> _Exercise aim_:
Every line holding the string "that" should be gathered.

> _Data segment_:
— Begin —

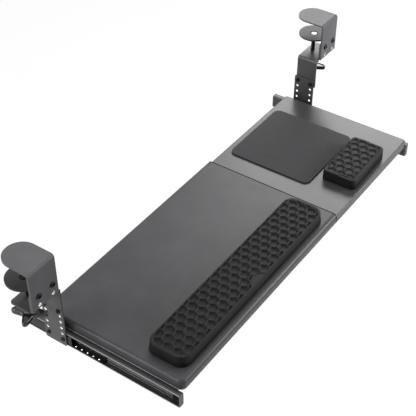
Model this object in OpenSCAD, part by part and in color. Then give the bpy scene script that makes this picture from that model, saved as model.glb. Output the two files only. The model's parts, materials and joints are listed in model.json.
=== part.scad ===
// Keyboard tray that clamps under the front edge of a desk.
// Two nested steel panels carry the keyboard and the mouse. Each end hangs on a
// ball-bearing slide, a hanger plate with rows of tapped holes, and a C-clamp.
// The modules work in the tray's own frame: X from its left end, Y back from its
// front edge and Z up from the keyboard panel's top. place() then moves that frame
// to the part's origin, midway between the clamps, on the desk's top and front edge.
// What the two ends share is drawn once for the left end, and mirrored.

/* [Tray] */
// Width of the whole tray as it stands in the photograph
tray_w = 747; // [725:1:765]
// Depth of the keyboard panel, front to back
tray_d = 276; // [270:1:290]
// Sheet thickness of both panels
panel_wall = 1.5; // [1.2:0.1:1.8]
// Width of the keyboard panel
keyboard_panel_w = 467; // [450:1:480]
// Height of the keyboard panel's side walls
keyboard_panel_h = 17.5; // [15:0.5:18]
// Radius of the keyboard panel's top edge
keyboard_edge_r = 8; // [6:0.5:9]
// Radius of the keyboard panel's corners, seen from above
keyboard_corner_r = 10.5; // [9.5:0.5:14]
// Width of the mouse panel, with what slides under the keyboard panel
mouse_panel_w = 400; // [385:1:415]
// How far the mouse panel's top lies below the keyboard panel's top
mouse_panel_drop = 7; // [6.5:0.5:8]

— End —

> _Complete output_:
Model this object in OpenSCAD, part by part and in color. Then give the bpy scene script that makes this picture from that model, saved as model.glb. Output the two files only. The model's parts, materials and joints are listed in model.json.
// Keyboard tray that clamps under the front edge of a desk.
// front edge and Z up from the keyboard panel's top. place() then moves that frame